Mason Marks (Harvard Law School; Yale Law School; University of New Hampshire Franklin Pierce School of Law; Leiden Law School, Center for Law and Digital Technologies) has posted “Automating FDA Regulation” (Duke Law Journal, Forthcoming) on SSRN. Here is the abstract:
In the twentieth century, the Food and Drug Administration (“FDA”) rose to prominence as a respected scientific agency. By the middle of the century, it transformed the U.S. medical marketplace from an unregulated haven for dangerous products and false claims to a respected exemplar of public health. More recently, the FDA’s objectivity has increasingly been questioned. Critics argue the agency has become overly political and too accommodating to industry while lowering its standards for safety and efficacy. The FDA’s accelerated pathways for product testing and approval are partly to blame. They require lower quality evidence, such as surrogate endpoints, and shift the FDA’s focus from premarket clinical trials toward postmarket surveillance, requiring less evidence up front while promising enhanced scrutiny on the back end. To further streamline product testing and approval, the FDA is adopting algorithmic predictions, from computer models and simulations enhanced by artificial intelligence (“AI”), as surrogates for direct evidence of safety and efficacy.

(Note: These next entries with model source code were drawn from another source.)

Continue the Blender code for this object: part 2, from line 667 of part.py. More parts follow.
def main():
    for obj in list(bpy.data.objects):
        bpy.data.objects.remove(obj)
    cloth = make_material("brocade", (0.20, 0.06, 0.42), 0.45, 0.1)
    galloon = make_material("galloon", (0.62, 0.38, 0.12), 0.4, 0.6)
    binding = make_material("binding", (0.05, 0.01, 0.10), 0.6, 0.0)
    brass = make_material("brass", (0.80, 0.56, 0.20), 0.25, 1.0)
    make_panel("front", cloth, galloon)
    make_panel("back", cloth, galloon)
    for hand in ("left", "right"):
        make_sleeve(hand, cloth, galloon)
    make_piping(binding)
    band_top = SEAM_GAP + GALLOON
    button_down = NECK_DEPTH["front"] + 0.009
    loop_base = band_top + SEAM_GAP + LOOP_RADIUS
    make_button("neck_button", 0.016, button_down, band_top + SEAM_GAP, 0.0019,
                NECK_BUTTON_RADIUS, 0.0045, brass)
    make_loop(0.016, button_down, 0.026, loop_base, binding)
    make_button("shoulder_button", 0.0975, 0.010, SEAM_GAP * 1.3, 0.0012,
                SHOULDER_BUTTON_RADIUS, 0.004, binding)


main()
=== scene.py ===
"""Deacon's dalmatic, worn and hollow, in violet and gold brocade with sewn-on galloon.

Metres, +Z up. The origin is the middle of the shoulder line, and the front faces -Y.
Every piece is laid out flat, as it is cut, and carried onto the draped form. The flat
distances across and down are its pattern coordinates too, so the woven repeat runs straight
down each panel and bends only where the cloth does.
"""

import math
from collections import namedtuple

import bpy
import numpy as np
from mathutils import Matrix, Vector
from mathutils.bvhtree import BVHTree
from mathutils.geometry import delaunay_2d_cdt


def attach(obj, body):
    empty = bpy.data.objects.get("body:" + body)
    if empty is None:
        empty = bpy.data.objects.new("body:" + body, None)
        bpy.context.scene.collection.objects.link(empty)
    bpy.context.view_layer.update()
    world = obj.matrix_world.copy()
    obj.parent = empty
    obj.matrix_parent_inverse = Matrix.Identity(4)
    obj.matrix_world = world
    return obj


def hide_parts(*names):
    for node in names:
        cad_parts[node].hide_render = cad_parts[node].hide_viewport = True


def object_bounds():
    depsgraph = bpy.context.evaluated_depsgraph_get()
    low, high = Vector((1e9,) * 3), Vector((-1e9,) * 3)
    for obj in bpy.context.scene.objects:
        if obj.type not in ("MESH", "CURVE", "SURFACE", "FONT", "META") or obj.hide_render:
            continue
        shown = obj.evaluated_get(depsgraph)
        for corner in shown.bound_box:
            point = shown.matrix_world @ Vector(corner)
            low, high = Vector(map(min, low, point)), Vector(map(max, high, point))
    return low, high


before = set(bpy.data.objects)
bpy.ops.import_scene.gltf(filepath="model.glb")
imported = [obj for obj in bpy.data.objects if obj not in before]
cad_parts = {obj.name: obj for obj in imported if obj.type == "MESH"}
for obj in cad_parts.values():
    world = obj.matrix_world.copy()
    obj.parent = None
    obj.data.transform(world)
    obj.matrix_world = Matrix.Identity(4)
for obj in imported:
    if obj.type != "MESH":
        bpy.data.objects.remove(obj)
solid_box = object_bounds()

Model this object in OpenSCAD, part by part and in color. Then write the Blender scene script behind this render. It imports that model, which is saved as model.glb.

This Article analyzes how the FDA uses computer models and simulations to save resources, reduce costs, infer product safety and efficacy, and make regulatory decisions. To test medical products, the FDA assembles cohorts of virtual humans and conducts digital clinical trials. Using molecular modeling, it simulates how substances interact with cellular targets to predict adverse effects and determine how drugs should be regulated. Though legal scholars have commented on the role of AI as a medical product that is regulated by the FDA, they have largely overlooked the role of AI as a medical product regulator. Modeling and simulation could eventually reduce the exposure of volunteers to risks and help protect the public. However, these technologies lower safety and efficacy standards and may erode public trust in the FDA while undermining its transparency, accountability, objectivity, and legitimacy. Bias in computer models and simulations may prioritize efficiency and speed over other values such as maximizing safety, equity, and public health. By analyzing FDA guidance documents, and industry and agency simulation standards, this Article offers recommendations for safer and more equitable automation of FDA regulation. Specifically, the agency should incorporate principles of AI ethics into simulation guidelines. Until better tools for evaluating models are available, and robust standards are implemented to ensure their safe and equitable implementation, computer models should be limited to academic research, and FDA decisions should rely on them only when there are no suitable alternatives.